Always thinking well ahead of a current situation, Verreault is able to bring his superior vision and passing skills to bear with decisive results. Although he is not a large player, Verreault is an inside attacker who does not shy away from the greasy areas and is willing to get his nose dirty against bigger opponents. His 26 points in 29 games may seem modest for such a highly-touted prospect, but consider Gatineau’s strong defensive play and improvement in the standings as examples of the hard-working Verreault making team success the priority over anything else.
Markus Vidicek, C
Halifax Mooseheads| 5’9, 155 | 3/21/04 | Shoots Left | Canada
Vidicek is a competent two-way center who kills penalties and is capable of contributing no matter where he’s placed in the lineup. His strong grasp of the position is evident in the way he’s used in all situations, but his positioning, anticipation off the puck, and coverage of the danger areas below his goal are also telling. Vidicek, who was selected 14th overall by Halifax in the 2020 QMJHL draft, is one of several Mooseheads who produces on the power play, as 13 of his 27 points have come during the man advantage. Not one to back down from a challenge, Vidicek will take the puck inside for an improved look at the net. He boasts deceptive wrist and snap shots, plus solid all-around playmaking skills. A strong skater with excellent balance and agility, Vidicek uses his quickness and soft hands to make ankle-breaking moves at top speed. Add a few inches to his height and Vidicek’s a potential first-round pick.
Maxim Barbashev, LW
Moncton Wildcats | 6’0, 181 | 12/18/03 | Shoots Left | Russia
Barbashev as a late-2003 birth date is one of the older QMJHL draft prospects. He’s a lefty who can play either wing and is used on the power play, although his overall production to date (five goals and nine assists in 24 games) is underwhelming. The brother of St. Louis Blues’ forward Ivan Barbashev, Maxim plays a similar in-your-face style highlighted by physicality. Although the puck skills he brings while are mostly shooting related, and his speed is average, Barbashev’s aggressive nature and hard-charging effort on the forecheck is what usually makes him stand out in a given game. He may not be the quickest and won’t have too many jaw-dropping highlights, but he’s still a desirable Swiss Army Knife kind of player that any team would welcome into the lineup.
Jakub Hujer, C/W
Rouyn-Noranda Huskies | 6’30, 190 | 6/17/04 | Shoots Left | Czech Republic
Hujer was the 19th pick in last year’s CHL Import Draft and has not failed to impress in his opening season in North America. He was one of a few standouts for the Czech Republic at the under-18 2021 Ivan Hlinka tournament in August before carrying his strong play over to North America. Although his Huskies entered the league shutdown riding a lengthy losing streak which may have killed their playoff hopes, Hujer has been a consistent contributor regardless of the score, and he also looks comfortable playing center or either wing.

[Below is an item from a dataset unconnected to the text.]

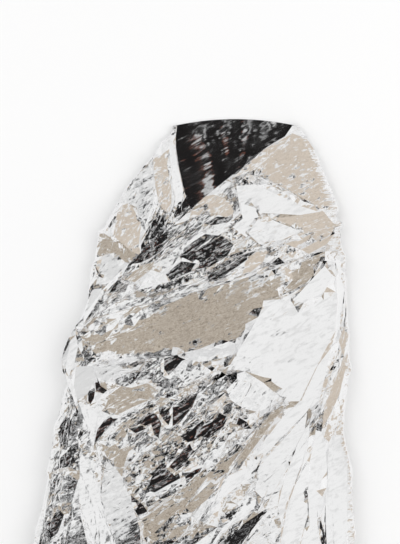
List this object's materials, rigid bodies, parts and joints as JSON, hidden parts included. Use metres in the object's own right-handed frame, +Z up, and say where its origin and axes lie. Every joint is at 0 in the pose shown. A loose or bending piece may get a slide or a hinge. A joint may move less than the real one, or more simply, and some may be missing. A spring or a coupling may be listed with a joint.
{
  "type": "emergency foil blanket",
  "caption": "Thin silver metallised film blanket laid flat and folded as a loose wrap: a back layer with side flaps crossing over it, crinkled and pleated.",
  "frame": {"origin": "middle of the laid blanket's bounding box in plan, on the floor that it lies on", "axes": "+Y from the hem to the neck edge, +X to the side that the upper flap is folded over from, +Z up from the floor"},
  "size_m": [0.6504, 1.3179, 0.1085],
  "materials": {
    "foil_film": "bright metallised polyester film, crinkled, mirror-like"
  },
  "bodies": {
    "root": {"foil_sheet": "foil_film"}
  },
  "joints": []
}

Used on both special teams and summoned for late-period stops or a clutch goal in the closing minutes, Hujer’s versatility is his calling card. It’s promising to see a big kid like Hujer possess good wheels, but he also knows how to use his frame to shield the puck. He’s generally a hard shooter who can be a one-timer option on the power play, but Hujer also distributes the puck accurately from the half wall and is willing to jam the net front for screens and deflections.
Samuel Savoie, LW
Gatineau Olympiques | 5’10, 189 | 3/25/04 | Shoots Left | Canada
Savoie is quietly having a solid second season for Gatineau, albeit in only 29 games. Selected fourth overall in the 2020 QMJHL draft, the Moncton native can be considered a multi-tool player because of his physicality, strong skating, and timely plays that are tinged with creativity and smarts. It’s rare to see an entire shift where Savoie is not noticeable, be it via a hard hit, a scoring chance, agitating an opponent, or something subtle that likely gets left out of the box score. He’s a throwback with better-than-average skill.